A Point on Vocabulary Growth
For decades, research has shown that as children’s spoken vocabularies grow, so too does their rate of gesturing. Until now, there has been a lack of direct evidence that the increase in gesturing contributes to, or simply goes along with a growing verbal vocabulary. The act of gesturing itself seemed to aid in learning a set of math problems that they didn’t yet have the vocabulary to verbally explain. While the explanation behind this is yet to be determined, it appears that hand movements that relate with what a person is trying to learn prepares them to take in the information they’re trying to learn more readily. In a recently published paper in the Journal of Cognition and Development, Eve Sauer LeBarton, Susan Goldin-Meadow, and Stephen Raudenbush explored whether this increasing use of gestures could contribute to early word learning.
How can a child be taught to gesture more often?
In day-to-day activities, children can be encouraged to point towards common objects in their environment (i.e. an apple on their plate, a picture of a dog in a book). In the dialogue below, you’ll see how a caregiver encourages a child to gesture towards an object in their environment:
Caregiver: “Look at the dog” (caregiver points at the dog)
Caregiver: “Can you do this?” (caregiver asks child to point to the dog)
Child: child points to dog
Caregiver: “Great job! That’s a dog.” (caregiver points at the dog)
Notice that when the child points to the dog, the caregiver enthusiastically reacts by saying “great job!” This communicates to the child that using gestures is a good thing, therefore increasing the likelihood that the child will gesture again in the future.
Equally as important to the child’s gesturing are the words that the caregiver says while the child is gesturing. A child’s first words are often labels for objects (i.e. dog, apple, bird). When a child points at an object in their environment, the caregiver should label the object so the child can attach the word to the object.
How does the frequency of a child’s gesturing cause their vocabulary to increase?
A definitive explanation has yet to be determined, but the following begins to explain what might be causing this increase:
- When a child points towards an object, their attention is directed towards it. If the child’s caregiver labels the object while the child is pointing towards it, the child is more likely to learn the name of the object since their attention is focused on the object.
- When a child gestures more, their caregiver is likely to increase their gesturing in response. When a caregiver gestures more, they often talk more too, and in doing so increase the vocabulary that their child is exposed to.
- When a child gestures, it creates an opportunity for their caregiver to respond and interact with them. The more a child gestures, the more opportunities for interaction occur and the more words the child is exposed to.

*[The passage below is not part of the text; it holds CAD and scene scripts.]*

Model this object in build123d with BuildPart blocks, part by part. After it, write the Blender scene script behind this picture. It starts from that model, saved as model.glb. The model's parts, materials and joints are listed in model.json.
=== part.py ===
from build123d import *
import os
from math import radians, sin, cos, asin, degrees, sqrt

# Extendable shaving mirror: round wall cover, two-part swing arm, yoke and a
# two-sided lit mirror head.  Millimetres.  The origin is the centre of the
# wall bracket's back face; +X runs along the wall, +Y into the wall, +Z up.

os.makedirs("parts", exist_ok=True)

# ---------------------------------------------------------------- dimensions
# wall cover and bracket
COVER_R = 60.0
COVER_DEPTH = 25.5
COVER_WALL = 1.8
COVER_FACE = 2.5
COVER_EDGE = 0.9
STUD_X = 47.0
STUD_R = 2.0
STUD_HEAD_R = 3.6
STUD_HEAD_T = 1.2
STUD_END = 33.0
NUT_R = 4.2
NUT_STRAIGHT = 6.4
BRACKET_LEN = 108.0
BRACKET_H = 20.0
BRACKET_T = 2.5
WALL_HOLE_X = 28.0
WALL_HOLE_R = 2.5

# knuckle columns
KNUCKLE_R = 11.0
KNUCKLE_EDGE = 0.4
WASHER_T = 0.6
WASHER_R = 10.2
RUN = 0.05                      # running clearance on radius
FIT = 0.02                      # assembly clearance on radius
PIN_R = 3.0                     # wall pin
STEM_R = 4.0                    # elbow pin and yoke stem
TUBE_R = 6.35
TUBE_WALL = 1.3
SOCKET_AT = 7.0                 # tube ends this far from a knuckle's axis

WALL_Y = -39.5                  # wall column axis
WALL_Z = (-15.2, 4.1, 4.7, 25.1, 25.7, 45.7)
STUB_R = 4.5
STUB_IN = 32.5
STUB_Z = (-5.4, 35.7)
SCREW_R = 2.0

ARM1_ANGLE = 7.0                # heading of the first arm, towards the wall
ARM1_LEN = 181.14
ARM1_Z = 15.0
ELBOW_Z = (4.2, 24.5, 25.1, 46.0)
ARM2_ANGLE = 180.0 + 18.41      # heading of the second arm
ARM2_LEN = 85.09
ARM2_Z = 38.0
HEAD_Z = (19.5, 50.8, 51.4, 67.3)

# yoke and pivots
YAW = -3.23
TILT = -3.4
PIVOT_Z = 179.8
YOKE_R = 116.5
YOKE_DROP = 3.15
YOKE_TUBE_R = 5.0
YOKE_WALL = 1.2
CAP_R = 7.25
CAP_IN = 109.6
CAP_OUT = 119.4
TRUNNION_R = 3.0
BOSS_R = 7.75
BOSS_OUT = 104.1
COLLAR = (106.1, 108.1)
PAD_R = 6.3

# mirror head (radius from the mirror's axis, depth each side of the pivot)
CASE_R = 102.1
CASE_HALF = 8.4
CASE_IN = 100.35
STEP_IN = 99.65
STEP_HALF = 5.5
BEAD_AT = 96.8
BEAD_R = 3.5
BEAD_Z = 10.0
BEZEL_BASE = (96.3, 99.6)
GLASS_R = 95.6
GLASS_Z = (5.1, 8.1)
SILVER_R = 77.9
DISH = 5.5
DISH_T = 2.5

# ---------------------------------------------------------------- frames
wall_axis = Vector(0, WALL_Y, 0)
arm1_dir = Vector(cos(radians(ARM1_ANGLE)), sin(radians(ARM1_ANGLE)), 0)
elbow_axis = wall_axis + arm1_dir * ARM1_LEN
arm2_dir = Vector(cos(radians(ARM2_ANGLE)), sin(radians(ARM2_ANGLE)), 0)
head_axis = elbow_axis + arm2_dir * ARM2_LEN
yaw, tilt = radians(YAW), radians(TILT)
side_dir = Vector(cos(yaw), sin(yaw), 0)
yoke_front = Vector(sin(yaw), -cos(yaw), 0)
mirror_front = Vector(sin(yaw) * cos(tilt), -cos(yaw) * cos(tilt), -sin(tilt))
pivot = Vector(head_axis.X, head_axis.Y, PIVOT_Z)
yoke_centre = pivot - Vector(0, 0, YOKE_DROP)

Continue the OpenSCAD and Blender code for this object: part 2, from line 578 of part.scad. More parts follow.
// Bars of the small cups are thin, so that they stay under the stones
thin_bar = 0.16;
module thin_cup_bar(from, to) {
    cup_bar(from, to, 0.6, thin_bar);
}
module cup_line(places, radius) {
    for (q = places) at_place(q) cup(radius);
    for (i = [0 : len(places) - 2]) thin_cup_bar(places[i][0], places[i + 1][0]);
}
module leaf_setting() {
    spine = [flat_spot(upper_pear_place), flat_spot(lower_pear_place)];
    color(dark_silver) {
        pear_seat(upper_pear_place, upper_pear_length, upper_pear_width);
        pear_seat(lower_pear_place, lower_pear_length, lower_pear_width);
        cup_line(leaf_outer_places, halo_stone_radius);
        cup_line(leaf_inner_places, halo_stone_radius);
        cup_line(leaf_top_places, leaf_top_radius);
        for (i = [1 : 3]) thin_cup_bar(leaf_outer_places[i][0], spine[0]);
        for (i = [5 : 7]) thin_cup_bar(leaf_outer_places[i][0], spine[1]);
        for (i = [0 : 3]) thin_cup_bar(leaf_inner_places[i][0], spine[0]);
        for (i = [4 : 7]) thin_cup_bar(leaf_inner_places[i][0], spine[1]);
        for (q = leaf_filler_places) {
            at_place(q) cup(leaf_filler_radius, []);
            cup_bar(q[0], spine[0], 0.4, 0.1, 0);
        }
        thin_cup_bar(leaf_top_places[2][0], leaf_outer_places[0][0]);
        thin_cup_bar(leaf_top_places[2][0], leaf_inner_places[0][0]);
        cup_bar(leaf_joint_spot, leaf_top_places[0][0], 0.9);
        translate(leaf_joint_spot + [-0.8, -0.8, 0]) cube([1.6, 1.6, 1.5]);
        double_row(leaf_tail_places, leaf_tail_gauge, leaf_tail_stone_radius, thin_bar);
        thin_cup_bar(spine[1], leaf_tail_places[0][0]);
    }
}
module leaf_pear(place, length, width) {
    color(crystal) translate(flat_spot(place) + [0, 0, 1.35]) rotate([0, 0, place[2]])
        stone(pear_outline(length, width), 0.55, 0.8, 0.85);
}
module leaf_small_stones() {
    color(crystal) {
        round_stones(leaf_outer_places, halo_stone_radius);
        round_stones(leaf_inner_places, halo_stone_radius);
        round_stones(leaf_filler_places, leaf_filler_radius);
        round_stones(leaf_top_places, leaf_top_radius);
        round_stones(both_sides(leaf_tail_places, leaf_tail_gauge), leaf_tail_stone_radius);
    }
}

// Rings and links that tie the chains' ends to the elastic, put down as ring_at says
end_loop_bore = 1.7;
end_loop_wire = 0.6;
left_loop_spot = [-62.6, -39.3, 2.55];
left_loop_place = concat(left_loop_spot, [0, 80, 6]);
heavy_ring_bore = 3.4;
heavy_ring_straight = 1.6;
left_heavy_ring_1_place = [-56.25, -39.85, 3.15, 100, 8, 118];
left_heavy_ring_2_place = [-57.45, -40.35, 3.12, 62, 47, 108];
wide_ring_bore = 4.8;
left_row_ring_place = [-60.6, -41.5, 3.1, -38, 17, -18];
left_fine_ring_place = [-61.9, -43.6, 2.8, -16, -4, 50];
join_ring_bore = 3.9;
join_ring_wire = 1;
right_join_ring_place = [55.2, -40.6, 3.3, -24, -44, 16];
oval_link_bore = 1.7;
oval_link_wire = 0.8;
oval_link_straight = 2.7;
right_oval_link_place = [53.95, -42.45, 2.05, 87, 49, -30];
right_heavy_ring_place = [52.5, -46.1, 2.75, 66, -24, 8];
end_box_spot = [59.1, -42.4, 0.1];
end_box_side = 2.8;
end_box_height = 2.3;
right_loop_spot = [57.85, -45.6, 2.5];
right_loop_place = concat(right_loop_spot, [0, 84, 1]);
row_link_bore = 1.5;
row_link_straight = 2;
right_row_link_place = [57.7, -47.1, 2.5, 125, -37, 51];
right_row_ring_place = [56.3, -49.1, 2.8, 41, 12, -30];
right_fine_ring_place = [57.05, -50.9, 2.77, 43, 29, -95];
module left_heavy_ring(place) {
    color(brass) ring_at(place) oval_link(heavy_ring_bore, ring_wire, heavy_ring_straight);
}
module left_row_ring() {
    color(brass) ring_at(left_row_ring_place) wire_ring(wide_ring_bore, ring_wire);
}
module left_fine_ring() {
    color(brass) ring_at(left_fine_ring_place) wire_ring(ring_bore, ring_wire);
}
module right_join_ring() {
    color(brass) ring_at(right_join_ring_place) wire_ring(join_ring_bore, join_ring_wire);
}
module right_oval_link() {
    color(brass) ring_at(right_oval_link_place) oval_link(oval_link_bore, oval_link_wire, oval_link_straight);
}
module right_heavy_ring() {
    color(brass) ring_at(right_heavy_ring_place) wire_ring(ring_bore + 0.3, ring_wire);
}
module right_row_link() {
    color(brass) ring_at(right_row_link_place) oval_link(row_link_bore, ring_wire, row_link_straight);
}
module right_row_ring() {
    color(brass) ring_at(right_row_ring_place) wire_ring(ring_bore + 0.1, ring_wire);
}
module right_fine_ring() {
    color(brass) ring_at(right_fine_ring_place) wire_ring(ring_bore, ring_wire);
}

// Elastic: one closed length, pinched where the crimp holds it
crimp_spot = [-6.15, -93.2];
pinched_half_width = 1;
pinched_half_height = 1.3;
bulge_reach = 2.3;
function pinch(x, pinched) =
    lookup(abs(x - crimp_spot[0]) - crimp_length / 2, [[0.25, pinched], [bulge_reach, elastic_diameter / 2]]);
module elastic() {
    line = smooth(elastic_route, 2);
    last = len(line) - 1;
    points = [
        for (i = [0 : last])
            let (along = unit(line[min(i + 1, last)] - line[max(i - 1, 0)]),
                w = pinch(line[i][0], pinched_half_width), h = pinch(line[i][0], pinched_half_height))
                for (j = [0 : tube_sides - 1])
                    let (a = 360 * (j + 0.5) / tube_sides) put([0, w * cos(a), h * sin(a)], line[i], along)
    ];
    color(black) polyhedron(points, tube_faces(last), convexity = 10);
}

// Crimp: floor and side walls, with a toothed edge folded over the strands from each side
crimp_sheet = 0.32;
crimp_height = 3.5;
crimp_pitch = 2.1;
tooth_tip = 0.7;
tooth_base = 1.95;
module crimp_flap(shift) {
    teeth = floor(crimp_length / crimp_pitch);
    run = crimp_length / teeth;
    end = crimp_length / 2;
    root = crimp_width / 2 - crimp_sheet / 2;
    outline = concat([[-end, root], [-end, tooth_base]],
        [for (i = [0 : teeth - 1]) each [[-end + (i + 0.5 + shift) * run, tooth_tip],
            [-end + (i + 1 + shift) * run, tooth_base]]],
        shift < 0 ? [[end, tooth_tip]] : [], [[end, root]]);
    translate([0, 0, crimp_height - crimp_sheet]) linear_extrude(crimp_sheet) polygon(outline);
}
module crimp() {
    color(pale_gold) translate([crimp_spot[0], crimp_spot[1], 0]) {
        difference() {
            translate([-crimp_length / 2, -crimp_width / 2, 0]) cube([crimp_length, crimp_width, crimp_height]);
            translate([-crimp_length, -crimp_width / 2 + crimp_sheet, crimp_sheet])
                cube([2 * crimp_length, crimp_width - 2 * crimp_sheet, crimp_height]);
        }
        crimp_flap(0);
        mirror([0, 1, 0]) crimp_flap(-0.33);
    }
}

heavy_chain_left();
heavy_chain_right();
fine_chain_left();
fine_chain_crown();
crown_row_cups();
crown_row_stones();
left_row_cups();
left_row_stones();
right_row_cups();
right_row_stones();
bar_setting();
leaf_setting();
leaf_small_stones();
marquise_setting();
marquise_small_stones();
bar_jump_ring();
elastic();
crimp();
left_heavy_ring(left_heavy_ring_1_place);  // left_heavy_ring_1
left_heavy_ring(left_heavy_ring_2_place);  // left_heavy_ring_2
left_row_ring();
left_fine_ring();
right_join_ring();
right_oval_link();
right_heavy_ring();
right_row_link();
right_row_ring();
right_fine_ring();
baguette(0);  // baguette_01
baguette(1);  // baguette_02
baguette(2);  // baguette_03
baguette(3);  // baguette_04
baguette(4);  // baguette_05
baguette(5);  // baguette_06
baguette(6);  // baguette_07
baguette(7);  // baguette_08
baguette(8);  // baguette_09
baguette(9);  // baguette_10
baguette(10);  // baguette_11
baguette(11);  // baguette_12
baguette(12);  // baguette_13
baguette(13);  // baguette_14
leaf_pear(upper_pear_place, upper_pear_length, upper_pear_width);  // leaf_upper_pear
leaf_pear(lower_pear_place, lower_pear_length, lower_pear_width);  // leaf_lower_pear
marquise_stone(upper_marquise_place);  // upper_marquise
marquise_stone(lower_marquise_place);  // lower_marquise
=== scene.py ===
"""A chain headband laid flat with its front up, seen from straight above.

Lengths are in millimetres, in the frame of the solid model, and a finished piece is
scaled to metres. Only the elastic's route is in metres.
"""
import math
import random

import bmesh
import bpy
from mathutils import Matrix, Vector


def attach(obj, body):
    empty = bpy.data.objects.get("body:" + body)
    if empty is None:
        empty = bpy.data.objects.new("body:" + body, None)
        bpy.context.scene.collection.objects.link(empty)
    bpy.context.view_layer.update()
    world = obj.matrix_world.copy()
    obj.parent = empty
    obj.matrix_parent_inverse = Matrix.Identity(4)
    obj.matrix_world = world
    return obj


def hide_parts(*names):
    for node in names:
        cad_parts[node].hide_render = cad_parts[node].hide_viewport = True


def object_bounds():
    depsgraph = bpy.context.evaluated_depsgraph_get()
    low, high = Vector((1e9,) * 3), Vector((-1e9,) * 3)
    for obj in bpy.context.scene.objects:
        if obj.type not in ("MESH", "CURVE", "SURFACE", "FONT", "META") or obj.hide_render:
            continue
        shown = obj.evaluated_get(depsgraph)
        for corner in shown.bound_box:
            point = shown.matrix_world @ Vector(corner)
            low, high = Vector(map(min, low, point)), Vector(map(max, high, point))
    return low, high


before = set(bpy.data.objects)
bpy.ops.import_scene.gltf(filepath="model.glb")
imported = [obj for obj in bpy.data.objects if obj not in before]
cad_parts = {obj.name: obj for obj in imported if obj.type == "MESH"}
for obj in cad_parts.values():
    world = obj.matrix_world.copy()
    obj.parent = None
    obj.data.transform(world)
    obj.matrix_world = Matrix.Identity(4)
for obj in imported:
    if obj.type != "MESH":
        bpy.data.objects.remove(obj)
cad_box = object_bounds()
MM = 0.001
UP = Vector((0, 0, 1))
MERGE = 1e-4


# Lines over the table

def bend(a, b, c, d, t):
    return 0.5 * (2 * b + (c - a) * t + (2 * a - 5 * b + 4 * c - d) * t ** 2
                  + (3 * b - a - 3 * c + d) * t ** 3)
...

In the study conducted by LeBarton and colleagues, children who were in their earliest stages of word learning were trained this way. These children spoke fewer than 50 words and did not yet combine words together (i.e. “mommy hat”). Through this study, two main conclusions were reached:
- The frequency of a child’s gesturing can be increased
- By increasing the frequency of a child’s gesturing, the child’s vocabulary increases
Why is this important?
It’s been shown that early vocabulary is a main predictor of school success. One of the predictors of children’s early vocabulary development is their early gesturing. This study shows that children can be taught to gesture more often and, therefore, their early vocabulary can be increased!
For children at risk for low vocabulary, this study suggests a possible intervention. The findings of this study suggest that by encouraging children to gesture, vocabulary delays can be prevented or lessened. For children who are not at risk for low vocabulary, this approach can also be used to help support their early word learning.
LeBarton, E. S., Goldin-Meadow, S., & Raudenbush, S. (2015). Experimentally induced increases in early gesture lead to increases in spoken vocabulary. Journal of Cognition and Development, 16(2), 199-220.